Воспитанный на образцах русской и немецкой классицистической поэзии XVIII в., Г. Р. Державин был поэтом сугубо строфического сознания. Последний период его творчества, пришедшийся на 1800-е годы, отмечен: 1) одическими эпитафиями – великому русскому полководцу А. В. Суворову ("Снигирь", "На смерть графа Александра Васильевича Суворова-Рымникского, князя Италийского ‹1800› года", "Всторжествовал – и усмехнулся…", 1800); самому себе (!) ("Ареопагу был он громом многократно…", Между 1803 и 1816, "На гроб N. N.", 1804); задушевному другу Н. А. Львову ("Память другу", 1804); 2) пиндарически-анакреонтическими мотивами в сопровождении гитары ("Гитара", 1800, "Цыганская пляска", 1805); 3) одическими славословиями иронического свойства с необычным адресатом: художнику, писавшему его портрет ("Тончию", 1801), мальчику-виночерпию ("Хмель", 1802), девятому валу жизненных испытаний ("Мореходец", 1802), Маккиавели ("Махиавель", 1802), проявившему некогда малодушие Павлу I ("Мужество", 1797; 1804), символическому воплощению революционных событий во Франции – грому, возвестившему появление "князя ада" – Наполеона ("Гром", 1806), анахорету и бонвивану графу Стейнбоку ("Графу Стейнбоку", 1807), атаману Платову и возглавляемому им войску Донскому ("Атаману и войску Донскому", 1807), вплоть до белого пуделя Милорда и собственного привратника, принявшего по ошибке депешу, адресованную однофамильцу поэта – священнику И. С. Державину ("Привратнику", 1808); 4) таким оксюморонным жанровым коктейлем как одическая идиллия или идиллическая ода, да еще и с явными рудиментами эпистолы и сатиры ("Евгению.
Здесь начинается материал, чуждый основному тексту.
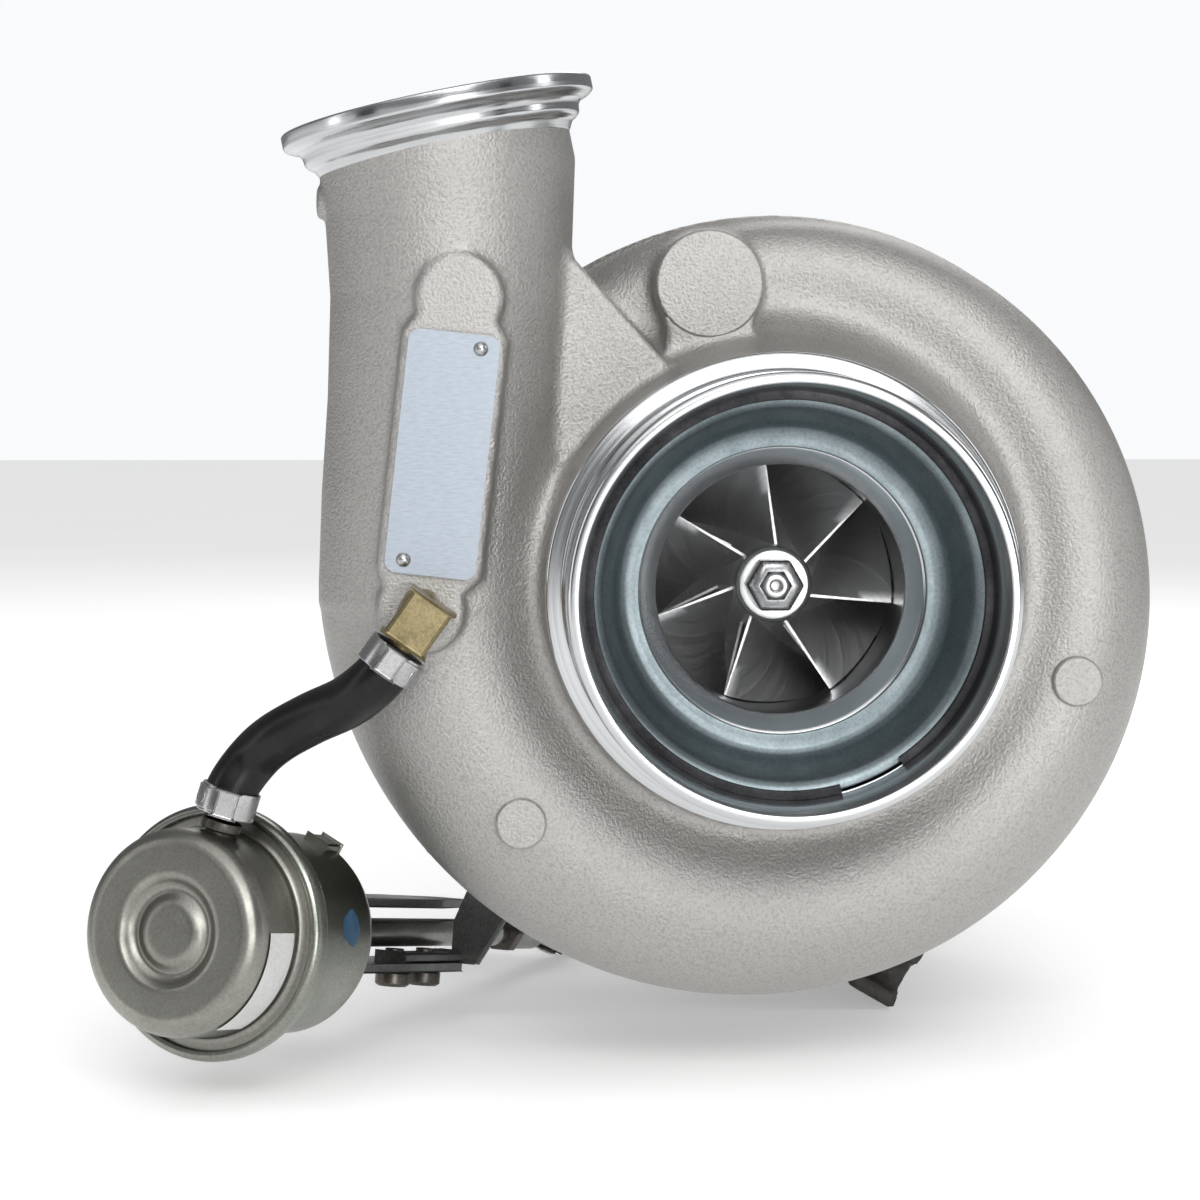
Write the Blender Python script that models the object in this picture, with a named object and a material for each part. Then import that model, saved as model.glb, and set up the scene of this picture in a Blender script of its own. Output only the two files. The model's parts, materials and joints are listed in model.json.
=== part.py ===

Жизнь Званская", 1807).

Одоцентризм державинской лирики общеизвестен. Он дает о себе знать не только на жанровом, но и на строфическом уровне. Перенося апробированные классицистической одой XVIII в. строфы в новые и неожиданные для них жанровые формы, Державин сообщал им соответствующие стилистические свойства и тем самым готовил почву для радикального перепрофилирования их амплуа.